Triscuits are great because it reminds us that our gums can get splinters too.
Hi, childless people. I just meticulously peeled the skin off a pickle. Cuz the pickle was “bumpy.”
Enjoy your day. Not de-bumping pickles.
*decides to workout*
*lays on ground to do sit-up*
*find skittle on ground*
*eats it*
*takes nap*
I let my hair dry naturally after swimming in the ocean and now I’m the star of a Whitesnake video
*controversially folds piece of paper lengthwise*
Once, I had a dream so bad I threw away the pillow.
My well-meaning colleague was extolling the virtues of Vitamin D supplementation to me by saying “Most of us need more D than we’re getting and it’s almost impossible for us to get enough D naturally so we need to get our D from other sources” and I kept SUCH A STRAIGHT FACE
My Indian name is dances without coordination.

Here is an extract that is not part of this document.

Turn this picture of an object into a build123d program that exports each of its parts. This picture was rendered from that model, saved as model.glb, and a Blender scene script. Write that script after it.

I wasn’t planning on going for a run, but I had scissors.
going to office: late
.
going to a doctors appointment: late
.
going to a friends house: late
.
going to a concert: 8 hours early
Mom: how’s your little cult thing going honey?
Me: [sigh] mom Twitter isn’t a cult.
Dad: it sounds like a cult to me.
Mom: 80k people follow him Harold.
Me: seriously not a cult.
Dad: what do you call all those people?
Me:
Mom:
Dad:
Me: my followers.
Saw a bumper sticker today that said Choose Life. I can think of 10 other cereals I’d choose first.

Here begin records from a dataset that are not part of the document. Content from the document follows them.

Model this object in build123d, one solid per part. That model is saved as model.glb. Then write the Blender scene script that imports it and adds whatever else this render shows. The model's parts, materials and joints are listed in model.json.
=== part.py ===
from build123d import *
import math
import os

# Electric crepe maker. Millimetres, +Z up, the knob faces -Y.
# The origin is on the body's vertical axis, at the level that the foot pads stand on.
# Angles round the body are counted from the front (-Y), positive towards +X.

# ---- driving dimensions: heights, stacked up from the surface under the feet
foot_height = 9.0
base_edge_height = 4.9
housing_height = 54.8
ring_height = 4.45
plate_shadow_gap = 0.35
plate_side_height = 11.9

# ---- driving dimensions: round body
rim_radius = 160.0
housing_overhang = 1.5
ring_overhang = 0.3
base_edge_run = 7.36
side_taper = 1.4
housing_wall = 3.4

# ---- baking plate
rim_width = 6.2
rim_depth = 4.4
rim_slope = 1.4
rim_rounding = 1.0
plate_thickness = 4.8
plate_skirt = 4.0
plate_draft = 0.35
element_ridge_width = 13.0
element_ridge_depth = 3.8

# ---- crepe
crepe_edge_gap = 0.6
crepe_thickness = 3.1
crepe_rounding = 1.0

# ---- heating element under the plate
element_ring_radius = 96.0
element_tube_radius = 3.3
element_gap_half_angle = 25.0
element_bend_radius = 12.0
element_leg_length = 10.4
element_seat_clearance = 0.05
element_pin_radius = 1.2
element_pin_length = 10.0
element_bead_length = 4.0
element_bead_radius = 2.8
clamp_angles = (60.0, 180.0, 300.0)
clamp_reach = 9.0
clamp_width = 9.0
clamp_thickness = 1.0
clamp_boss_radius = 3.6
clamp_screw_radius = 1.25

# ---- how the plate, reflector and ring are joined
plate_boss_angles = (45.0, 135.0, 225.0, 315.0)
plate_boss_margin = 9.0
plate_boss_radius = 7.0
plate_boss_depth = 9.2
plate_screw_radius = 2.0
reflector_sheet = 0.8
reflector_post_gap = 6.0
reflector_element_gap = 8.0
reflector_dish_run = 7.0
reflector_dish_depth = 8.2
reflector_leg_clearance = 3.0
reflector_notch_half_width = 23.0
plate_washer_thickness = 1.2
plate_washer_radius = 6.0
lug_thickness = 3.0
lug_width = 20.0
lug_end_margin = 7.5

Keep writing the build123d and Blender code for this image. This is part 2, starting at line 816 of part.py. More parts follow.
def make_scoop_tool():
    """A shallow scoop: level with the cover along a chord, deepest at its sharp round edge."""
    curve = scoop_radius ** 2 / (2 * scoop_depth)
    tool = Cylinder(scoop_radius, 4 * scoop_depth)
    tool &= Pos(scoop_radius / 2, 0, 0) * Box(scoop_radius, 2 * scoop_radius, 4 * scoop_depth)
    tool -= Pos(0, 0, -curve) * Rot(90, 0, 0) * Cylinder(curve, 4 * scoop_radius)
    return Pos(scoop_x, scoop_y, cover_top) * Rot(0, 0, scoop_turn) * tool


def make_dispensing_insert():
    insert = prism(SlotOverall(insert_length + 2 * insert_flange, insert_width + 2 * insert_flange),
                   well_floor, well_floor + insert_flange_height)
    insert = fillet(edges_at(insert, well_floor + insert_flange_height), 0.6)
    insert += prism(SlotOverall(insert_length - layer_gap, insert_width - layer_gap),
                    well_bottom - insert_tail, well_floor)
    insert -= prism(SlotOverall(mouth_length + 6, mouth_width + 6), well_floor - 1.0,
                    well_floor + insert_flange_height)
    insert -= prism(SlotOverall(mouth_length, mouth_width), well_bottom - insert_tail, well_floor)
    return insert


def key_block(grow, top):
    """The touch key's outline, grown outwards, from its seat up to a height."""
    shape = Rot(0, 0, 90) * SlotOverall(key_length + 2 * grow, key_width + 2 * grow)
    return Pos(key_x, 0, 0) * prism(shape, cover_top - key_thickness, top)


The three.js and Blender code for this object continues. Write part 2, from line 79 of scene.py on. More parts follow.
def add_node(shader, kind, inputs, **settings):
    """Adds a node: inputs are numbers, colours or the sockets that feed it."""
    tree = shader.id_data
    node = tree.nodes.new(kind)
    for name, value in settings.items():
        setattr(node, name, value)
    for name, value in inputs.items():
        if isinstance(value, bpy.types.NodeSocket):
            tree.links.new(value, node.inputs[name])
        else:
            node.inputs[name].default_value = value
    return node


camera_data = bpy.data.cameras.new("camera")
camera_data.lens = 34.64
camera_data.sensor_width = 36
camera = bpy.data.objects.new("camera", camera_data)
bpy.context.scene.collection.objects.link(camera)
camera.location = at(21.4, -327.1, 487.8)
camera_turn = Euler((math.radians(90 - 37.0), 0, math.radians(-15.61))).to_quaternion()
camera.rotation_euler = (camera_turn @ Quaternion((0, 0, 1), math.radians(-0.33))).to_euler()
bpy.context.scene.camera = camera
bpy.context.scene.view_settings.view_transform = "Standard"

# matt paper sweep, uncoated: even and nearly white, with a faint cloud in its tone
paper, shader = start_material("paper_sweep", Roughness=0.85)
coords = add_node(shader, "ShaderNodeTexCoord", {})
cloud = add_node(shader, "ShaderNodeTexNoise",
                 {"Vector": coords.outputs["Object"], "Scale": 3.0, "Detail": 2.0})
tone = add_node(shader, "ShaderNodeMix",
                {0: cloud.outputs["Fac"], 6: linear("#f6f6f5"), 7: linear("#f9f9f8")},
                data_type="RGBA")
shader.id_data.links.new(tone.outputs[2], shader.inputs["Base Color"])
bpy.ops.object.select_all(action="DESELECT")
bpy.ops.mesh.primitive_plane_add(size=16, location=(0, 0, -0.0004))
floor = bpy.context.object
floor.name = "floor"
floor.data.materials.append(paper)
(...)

Using the toilet on the airplane means I’m certified to teach yoga now.
I hung out with a guy the other night and he said “all my friends know you as the girl I tease constantly” and I responded “oh shit that’s crazy my friends don’t know about you at all”
seems the leprechauns have supply chain issues just like everybody else
I don’t homeschool my kids cause the only historic battle I know is the one between Biggie and Tupac.

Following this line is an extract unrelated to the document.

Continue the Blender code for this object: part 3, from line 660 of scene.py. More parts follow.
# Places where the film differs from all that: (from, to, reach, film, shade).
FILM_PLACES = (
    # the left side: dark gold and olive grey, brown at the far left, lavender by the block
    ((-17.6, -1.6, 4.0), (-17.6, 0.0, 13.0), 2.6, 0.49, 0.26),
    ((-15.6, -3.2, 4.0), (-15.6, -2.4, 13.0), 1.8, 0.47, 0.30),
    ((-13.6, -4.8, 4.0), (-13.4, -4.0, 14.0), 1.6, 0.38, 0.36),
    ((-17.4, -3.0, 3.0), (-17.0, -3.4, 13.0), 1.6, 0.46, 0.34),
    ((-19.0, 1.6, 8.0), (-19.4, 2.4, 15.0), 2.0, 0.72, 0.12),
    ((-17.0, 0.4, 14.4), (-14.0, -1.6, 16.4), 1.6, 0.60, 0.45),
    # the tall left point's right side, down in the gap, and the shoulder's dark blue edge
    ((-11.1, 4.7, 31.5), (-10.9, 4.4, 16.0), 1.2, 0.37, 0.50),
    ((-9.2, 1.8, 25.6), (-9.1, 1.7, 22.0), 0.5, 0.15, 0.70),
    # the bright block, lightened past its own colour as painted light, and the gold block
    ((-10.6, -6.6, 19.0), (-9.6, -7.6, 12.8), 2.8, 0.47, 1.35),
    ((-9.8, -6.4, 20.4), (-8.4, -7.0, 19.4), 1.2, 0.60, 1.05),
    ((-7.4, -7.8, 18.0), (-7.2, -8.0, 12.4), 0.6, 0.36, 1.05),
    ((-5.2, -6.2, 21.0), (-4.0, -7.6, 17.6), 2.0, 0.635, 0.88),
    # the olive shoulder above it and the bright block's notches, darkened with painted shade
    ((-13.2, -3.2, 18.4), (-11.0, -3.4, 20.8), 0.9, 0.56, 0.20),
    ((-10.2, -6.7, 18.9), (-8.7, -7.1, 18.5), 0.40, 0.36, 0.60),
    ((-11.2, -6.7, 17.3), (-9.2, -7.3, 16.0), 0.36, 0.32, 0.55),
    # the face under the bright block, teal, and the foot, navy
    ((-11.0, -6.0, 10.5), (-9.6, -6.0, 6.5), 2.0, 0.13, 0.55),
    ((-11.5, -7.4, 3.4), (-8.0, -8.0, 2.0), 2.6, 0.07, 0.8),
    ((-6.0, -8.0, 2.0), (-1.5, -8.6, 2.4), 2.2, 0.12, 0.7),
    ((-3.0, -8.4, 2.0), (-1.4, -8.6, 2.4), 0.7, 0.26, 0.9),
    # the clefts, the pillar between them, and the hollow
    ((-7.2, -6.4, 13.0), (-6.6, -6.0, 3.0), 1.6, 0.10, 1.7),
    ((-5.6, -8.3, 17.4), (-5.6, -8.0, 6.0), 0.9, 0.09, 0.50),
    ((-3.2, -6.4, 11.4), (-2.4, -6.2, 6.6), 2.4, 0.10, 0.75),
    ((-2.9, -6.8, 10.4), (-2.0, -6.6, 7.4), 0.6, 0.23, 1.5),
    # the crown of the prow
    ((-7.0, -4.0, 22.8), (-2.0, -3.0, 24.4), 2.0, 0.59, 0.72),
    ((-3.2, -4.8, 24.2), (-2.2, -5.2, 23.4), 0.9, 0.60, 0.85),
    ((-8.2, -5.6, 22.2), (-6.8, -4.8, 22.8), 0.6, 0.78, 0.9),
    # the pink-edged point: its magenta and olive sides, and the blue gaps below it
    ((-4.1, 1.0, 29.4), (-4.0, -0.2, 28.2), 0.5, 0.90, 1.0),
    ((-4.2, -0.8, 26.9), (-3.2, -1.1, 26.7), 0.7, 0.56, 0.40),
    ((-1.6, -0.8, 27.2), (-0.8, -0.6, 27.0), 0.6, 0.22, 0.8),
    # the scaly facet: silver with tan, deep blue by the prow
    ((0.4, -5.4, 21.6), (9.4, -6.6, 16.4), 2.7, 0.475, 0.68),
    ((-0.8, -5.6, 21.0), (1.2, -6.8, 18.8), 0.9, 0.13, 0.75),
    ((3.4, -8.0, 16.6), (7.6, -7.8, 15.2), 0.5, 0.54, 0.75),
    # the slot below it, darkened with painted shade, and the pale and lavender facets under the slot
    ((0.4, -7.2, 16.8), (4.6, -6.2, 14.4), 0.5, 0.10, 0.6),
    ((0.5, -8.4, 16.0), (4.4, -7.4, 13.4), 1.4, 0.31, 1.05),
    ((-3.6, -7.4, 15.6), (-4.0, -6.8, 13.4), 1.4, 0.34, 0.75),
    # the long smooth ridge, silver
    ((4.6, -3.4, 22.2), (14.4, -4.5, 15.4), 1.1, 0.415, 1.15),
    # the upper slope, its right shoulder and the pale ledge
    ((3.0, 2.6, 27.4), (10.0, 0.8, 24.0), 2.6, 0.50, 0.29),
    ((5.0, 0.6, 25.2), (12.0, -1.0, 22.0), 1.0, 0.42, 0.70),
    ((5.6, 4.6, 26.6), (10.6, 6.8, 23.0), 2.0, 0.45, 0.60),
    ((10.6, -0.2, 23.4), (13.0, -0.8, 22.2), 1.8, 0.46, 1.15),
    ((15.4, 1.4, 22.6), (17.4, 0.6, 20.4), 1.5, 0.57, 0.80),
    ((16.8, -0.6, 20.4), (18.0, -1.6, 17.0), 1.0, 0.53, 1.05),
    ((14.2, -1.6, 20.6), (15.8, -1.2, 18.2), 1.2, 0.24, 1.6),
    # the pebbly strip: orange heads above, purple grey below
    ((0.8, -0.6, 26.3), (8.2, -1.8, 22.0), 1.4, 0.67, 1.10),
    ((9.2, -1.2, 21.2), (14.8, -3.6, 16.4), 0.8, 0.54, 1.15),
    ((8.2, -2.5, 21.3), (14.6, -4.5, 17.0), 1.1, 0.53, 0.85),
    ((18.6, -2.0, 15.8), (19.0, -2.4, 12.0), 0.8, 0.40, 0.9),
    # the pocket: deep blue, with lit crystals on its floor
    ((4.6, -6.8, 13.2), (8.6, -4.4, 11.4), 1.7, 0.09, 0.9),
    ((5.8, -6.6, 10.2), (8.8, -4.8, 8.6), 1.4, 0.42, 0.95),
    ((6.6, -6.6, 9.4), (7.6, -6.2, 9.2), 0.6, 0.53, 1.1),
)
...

I’m tired of pretending that people know what a first cousin once removed is.
Power is like wine coolers. Both sound fun, but nobody drunk on either one has ever made a good decision
I buried a time capsule when I was 9. This is the year we are going to dig it up.
I can’t wait to see how big my puppy got.
I said goodbye to everyone at a party and then mistakenly walked into a closet and was too embarrassed to walk back out so I live here now.
JESUS: [walks on water]
JUDAS: Actually, the body is 60% water so it’s only 40% miracle
JESUS: You’re killing me, Judas
JUDAS: Actually..
My doctor says I’m a hypochondriac. Is that any way to speak to a woman who’s probably dying?
I told my 5 year old my birthday was coming up and he asked if we were going to have pizza and a bounce house and now I’m wondering why the hell I’m not.
When I say “I’m going to bathroom brb”, my dogs hear “gather up, it’s showtime!”
Telling my kids this is why dinosaurs went extinct
Wife: Well, they say a mirror adds ten pounds.
Me: That’s a cam-
Wife: …
Me: Yes. Yes they do.
Before my daughter went to college I made her watch her birthing video, just to remind her how badly one fun night at a keg party can end.